··· Data provided ···

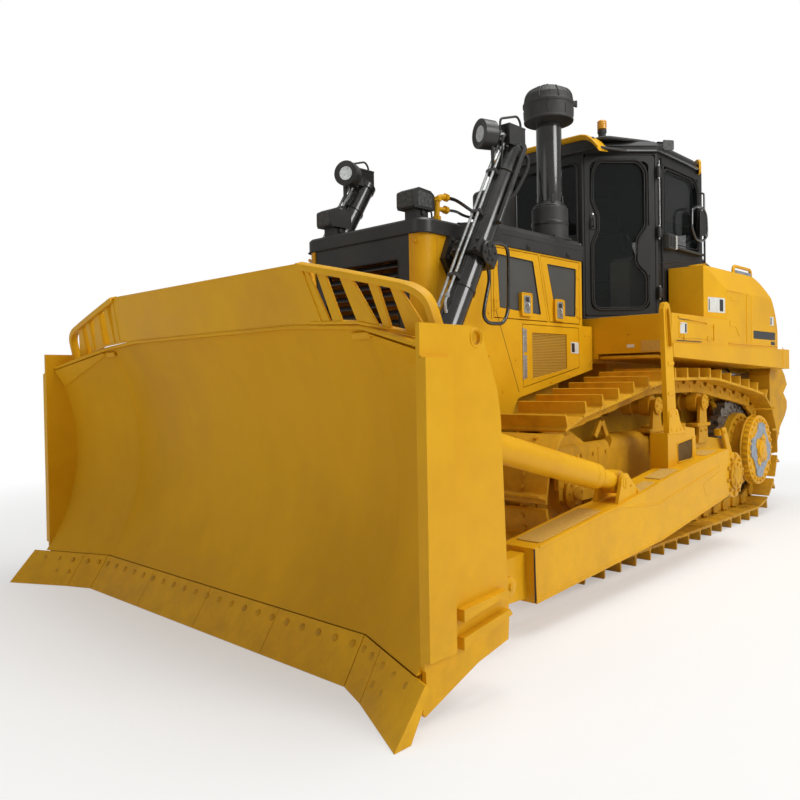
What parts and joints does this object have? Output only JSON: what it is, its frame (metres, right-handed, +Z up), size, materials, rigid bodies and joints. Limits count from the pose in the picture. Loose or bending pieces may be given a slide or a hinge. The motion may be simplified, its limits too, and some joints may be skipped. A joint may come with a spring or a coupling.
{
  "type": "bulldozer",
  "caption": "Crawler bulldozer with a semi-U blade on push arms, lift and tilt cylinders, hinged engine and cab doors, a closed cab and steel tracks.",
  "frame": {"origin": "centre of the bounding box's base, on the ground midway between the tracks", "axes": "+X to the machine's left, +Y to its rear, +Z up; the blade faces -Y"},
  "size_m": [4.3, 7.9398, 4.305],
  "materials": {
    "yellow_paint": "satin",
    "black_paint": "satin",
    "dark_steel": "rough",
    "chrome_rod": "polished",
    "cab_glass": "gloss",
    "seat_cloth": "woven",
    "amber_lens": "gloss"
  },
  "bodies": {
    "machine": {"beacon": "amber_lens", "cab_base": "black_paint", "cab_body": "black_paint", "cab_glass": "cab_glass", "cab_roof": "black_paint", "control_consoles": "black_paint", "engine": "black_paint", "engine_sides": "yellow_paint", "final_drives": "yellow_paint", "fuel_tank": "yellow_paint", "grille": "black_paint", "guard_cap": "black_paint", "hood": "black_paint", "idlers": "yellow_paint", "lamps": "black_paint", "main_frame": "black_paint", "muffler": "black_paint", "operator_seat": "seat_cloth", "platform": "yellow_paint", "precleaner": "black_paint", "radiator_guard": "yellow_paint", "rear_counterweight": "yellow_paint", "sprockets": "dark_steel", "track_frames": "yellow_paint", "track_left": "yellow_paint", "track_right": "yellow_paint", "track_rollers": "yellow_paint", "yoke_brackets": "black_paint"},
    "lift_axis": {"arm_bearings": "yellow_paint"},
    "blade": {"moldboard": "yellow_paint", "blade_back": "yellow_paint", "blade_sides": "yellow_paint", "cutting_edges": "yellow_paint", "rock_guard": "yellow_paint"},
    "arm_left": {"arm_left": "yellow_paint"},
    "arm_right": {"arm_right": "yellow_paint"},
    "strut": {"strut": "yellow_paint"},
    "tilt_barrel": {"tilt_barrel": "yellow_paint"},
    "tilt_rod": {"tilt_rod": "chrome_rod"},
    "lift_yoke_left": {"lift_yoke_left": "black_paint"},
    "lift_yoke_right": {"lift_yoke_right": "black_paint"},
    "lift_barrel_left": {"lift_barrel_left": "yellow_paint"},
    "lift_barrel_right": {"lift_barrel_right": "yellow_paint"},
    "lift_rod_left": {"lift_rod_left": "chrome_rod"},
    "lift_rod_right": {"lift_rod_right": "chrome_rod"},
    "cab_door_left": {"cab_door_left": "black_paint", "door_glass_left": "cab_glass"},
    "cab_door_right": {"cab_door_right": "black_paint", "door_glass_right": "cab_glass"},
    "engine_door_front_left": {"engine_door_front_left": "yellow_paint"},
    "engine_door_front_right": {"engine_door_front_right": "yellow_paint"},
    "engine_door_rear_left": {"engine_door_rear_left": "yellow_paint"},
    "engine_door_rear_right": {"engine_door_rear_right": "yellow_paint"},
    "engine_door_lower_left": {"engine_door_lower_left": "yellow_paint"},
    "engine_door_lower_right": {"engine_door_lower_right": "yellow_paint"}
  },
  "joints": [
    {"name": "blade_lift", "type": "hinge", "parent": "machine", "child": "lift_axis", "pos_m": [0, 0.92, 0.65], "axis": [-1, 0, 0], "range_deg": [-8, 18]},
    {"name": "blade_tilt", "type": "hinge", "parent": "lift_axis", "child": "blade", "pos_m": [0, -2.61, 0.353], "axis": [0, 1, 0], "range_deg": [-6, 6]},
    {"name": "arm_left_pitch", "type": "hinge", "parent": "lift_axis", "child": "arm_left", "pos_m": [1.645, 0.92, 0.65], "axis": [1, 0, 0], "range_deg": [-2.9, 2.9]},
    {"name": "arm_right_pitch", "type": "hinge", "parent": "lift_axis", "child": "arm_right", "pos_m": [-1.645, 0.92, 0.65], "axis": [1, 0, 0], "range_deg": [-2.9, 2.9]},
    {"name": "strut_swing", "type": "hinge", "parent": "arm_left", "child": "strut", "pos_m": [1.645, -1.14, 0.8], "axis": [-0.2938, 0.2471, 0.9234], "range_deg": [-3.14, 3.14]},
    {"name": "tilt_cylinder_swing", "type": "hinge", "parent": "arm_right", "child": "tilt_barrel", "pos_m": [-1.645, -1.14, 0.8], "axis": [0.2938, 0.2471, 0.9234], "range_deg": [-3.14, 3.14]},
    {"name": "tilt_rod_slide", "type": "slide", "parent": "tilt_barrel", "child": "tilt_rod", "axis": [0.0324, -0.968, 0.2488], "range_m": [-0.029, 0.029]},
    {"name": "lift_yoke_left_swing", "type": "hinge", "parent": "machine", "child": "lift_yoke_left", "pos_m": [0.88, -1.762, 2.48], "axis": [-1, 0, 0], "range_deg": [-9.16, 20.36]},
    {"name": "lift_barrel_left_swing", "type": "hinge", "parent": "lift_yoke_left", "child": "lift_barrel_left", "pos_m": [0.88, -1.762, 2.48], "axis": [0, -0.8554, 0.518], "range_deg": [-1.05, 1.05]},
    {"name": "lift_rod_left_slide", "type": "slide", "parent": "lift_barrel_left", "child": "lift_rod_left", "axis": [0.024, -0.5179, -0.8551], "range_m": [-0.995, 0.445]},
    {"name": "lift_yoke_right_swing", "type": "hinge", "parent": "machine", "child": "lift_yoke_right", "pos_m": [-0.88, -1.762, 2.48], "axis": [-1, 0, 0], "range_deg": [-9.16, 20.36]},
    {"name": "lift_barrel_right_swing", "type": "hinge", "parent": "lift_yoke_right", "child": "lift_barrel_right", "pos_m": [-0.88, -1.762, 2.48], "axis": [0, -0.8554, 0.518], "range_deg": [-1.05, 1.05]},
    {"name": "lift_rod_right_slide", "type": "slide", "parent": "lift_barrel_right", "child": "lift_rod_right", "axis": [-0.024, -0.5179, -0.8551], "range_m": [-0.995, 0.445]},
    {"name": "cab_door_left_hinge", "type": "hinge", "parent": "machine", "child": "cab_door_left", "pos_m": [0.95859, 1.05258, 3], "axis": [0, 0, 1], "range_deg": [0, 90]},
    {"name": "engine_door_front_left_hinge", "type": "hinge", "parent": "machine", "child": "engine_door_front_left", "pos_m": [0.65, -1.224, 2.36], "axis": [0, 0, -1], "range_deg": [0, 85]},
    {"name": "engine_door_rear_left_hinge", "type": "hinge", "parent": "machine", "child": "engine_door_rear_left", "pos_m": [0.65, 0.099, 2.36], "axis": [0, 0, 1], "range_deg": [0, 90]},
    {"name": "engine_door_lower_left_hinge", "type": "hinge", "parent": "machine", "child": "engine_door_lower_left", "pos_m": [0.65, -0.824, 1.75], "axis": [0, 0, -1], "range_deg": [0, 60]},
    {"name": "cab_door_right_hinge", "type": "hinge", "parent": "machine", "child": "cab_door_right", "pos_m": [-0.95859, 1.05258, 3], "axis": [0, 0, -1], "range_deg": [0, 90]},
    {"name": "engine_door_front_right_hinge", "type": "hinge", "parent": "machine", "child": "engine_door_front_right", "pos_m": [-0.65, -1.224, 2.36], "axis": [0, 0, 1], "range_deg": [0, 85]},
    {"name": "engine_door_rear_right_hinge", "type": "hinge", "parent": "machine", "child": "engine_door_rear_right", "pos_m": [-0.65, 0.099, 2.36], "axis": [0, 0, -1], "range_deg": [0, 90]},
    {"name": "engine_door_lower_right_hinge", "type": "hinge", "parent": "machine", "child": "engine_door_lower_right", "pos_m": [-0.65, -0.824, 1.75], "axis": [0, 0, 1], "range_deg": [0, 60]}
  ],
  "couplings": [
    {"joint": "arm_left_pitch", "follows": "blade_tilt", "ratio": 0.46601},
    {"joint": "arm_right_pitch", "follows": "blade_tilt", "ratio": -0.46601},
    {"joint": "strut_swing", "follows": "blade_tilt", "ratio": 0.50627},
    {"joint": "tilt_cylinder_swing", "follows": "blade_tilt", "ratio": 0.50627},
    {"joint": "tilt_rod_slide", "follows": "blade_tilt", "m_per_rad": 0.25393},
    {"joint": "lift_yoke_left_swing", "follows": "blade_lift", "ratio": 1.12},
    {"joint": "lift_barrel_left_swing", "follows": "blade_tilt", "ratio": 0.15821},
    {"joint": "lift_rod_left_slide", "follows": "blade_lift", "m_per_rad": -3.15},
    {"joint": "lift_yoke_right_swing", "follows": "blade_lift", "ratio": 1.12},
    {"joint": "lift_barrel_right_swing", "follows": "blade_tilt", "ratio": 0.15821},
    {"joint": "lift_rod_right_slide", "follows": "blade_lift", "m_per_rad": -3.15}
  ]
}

···
··· Data provided ···

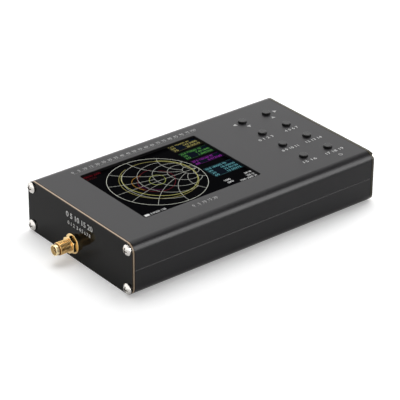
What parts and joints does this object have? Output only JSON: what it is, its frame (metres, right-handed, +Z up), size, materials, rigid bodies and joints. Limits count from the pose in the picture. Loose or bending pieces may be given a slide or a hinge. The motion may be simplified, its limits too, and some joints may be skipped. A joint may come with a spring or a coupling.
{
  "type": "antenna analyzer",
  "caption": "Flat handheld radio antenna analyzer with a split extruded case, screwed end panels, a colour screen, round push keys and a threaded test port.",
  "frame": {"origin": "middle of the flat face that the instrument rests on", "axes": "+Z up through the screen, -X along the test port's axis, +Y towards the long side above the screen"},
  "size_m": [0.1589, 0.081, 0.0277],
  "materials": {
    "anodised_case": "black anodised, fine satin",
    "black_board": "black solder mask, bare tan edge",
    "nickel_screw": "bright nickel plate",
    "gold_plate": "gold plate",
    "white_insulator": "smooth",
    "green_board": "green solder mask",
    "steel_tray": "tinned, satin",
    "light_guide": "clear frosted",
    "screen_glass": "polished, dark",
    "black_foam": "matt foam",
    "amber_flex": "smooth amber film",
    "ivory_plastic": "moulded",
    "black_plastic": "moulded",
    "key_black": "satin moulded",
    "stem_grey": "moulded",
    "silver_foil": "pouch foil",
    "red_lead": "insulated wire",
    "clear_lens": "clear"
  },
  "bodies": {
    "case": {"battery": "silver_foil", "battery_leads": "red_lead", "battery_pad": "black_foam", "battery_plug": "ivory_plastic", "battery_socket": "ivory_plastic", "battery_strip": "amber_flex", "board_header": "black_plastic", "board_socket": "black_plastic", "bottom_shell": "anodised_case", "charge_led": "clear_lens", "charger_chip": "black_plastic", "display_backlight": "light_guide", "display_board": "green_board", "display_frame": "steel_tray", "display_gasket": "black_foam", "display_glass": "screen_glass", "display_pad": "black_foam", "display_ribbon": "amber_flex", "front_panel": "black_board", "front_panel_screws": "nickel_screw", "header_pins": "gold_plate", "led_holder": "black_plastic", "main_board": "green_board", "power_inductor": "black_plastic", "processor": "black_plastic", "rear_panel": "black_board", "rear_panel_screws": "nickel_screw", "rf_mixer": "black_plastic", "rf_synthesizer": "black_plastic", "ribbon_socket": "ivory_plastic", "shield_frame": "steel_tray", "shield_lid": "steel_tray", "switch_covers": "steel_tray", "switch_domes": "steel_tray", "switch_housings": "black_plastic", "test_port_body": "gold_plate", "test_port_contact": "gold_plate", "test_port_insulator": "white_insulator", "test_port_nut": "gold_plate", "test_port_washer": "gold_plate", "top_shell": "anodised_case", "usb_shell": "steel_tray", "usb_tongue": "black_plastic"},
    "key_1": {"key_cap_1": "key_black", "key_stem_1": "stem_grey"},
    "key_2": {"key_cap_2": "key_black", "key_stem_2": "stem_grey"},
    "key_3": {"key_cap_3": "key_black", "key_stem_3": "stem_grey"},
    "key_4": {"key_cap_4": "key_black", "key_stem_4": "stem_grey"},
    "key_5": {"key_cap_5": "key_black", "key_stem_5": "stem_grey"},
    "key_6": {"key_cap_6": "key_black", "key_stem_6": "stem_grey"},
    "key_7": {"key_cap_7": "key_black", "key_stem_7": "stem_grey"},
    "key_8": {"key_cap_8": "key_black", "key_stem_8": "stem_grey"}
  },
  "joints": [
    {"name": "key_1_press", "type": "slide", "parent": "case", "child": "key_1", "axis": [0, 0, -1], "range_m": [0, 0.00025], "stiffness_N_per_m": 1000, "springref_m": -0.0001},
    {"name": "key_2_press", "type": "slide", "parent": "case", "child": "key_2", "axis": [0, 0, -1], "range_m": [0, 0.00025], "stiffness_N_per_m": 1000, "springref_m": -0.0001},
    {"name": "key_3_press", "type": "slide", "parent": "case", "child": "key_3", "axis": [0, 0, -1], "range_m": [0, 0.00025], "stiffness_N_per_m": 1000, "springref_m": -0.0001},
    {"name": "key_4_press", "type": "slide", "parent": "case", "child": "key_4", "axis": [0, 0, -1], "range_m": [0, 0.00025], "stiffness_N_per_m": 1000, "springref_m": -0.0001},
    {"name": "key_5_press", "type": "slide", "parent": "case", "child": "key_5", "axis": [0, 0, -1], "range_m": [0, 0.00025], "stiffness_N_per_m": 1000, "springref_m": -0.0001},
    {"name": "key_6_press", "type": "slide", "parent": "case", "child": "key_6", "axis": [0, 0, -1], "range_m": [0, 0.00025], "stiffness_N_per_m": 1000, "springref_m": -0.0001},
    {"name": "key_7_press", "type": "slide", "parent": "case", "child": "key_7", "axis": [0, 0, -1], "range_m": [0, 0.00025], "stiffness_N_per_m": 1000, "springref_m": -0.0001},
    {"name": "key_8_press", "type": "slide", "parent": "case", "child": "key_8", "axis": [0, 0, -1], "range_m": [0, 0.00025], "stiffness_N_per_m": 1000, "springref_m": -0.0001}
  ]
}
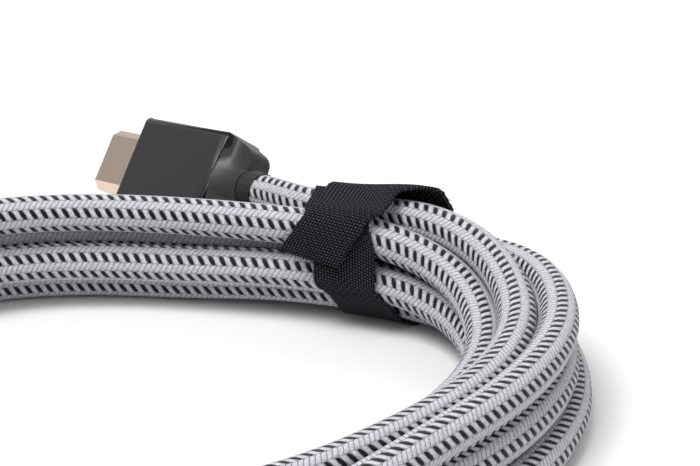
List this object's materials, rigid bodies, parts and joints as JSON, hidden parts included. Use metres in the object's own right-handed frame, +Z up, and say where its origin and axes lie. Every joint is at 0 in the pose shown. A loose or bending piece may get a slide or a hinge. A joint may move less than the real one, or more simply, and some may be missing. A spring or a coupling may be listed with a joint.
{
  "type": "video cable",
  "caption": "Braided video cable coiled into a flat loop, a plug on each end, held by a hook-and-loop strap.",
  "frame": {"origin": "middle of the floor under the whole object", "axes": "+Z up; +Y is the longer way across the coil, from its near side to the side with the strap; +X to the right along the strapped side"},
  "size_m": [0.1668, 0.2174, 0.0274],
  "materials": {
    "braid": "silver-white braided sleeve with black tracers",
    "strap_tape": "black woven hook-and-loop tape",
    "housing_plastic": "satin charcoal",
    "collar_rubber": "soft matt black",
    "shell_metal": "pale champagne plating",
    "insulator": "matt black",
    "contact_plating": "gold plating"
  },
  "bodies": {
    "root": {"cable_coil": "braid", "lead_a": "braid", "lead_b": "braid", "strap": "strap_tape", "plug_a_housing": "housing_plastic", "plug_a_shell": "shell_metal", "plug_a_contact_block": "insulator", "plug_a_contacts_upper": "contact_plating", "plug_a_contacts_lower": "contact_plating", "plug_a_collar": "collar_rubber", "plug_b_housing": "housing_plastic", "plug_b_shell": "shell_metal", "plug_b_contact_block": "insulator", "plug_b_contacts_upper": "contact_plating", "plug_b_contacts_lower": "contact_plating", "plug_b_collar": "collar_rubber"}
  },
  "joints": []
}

···
··· Data provided ···

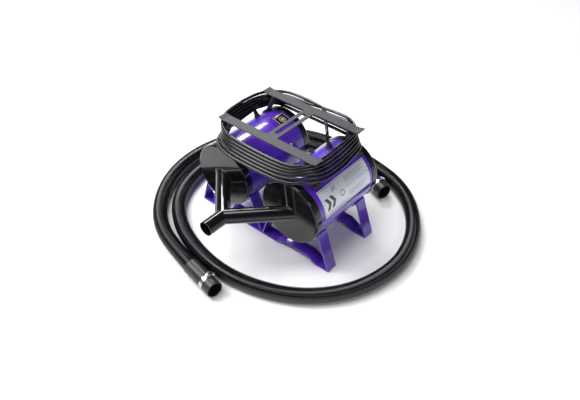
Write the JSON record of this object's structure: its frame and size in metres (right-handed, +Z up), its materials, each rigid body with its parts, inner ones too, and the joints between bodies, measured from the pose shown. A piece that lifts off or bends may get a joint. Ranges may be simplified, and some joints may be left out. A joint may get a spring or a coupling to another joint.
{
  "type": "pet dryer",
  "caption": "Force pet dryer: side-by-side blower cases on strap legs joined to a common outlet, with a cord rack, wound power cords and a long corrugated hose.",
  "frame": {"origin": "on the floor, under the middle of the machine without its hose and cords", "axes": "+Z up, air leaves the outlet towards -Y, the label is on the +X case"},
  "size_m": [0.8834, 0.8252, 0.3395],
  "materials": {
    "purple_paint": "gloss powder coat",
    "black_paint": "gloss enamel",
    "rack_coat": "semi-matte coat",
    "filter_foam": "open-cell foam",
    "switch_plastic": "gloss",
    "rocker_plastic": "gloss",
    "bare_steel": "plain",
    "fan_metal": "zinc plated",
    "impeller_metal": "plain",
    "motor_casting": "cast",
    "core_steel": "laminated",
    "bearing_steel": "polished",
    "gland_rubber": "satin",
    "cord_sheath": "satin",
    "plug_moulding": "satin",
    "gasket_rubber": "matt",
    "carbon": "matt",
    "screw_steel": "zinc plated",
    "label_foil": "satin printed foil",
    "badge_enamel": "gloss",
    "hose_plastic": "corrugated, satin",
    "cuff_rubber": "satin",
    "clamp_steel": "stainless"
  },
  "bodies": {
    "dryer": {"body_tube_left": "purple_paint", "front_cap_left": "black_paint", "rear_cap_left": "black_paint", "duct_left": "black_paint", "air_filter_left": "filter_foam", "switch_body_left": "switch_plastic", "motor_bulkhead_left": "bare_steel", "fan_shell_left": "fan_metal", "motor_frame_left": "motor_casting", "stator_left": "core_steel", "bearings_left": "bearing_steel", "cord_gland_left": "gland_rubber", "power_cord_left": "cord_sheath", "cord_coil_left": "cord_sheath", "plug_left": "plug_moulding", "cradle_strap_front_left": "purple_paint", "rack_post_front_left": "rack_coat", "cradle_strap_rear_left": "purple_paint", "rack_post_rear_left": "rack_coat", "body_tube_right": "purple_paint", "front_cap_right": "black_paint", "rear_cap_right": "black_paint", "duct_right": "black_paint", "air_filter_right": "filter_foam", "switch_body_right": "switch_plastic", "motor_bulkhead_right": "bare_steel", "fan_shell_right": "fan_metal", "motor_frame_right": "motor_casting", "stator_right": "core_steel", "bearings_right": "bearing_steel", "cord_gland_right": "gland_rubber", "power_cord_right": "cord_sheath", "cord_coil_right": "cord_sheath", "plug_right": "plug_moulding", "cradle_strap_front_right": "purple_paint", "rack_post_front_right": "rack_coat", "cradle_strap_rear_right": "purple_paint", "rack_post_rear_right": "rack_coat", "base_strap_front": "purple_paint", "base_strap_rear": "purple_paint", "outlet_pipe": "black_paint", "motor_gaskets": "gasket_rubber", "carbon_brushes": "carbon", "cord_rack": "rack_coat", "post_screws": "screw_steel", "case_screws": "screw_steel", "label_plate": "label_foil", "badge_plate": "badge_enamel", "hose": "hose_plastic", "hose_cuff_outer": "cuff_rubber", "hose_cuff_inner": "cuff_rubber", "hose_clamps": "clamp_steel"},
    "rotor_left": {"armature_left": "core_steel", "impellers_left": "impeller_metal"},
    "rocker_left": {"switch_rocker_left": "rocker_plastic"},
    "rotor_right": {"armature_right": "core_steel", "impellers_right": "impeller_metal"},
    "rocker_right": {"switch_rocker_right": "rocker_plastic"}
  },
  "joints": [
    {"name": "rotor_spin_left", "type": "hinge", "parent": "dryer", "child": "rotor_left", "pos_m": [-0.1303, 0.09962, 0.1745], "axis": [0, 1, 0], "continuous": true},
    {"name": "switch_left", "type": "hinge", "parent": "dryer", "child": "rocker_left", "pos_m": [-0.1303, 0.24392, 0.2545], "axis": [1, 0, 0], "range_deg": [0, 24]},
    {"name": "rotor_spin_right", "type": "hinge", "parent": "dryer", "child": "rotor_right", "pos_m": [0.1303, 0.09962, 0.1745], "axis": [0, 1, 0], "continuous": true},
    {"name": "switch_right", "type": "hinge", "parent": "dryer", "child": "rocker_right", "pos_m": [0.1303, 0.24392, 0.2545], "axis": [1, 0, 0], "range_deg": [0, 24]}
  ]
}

···

▶ Objective
Copy out all lines above that include the string "each".

▶ Answer to this problem
  "caption": "Braided video cable coiled into a flat loop, a plug on each end, held by a hook-and-loop strap.",
Write the JSON record of this object's structure: its frame and size in metres (right-handed, +Z up), its materials, each rigid body with its parts, inner ones too, and the joints between bodies, measured from the pose shown. A piece that lifts off or bends may get a joint. Ranges may be simplified, and some joints may be left out. A joint may get a spring or a coupling to another joint.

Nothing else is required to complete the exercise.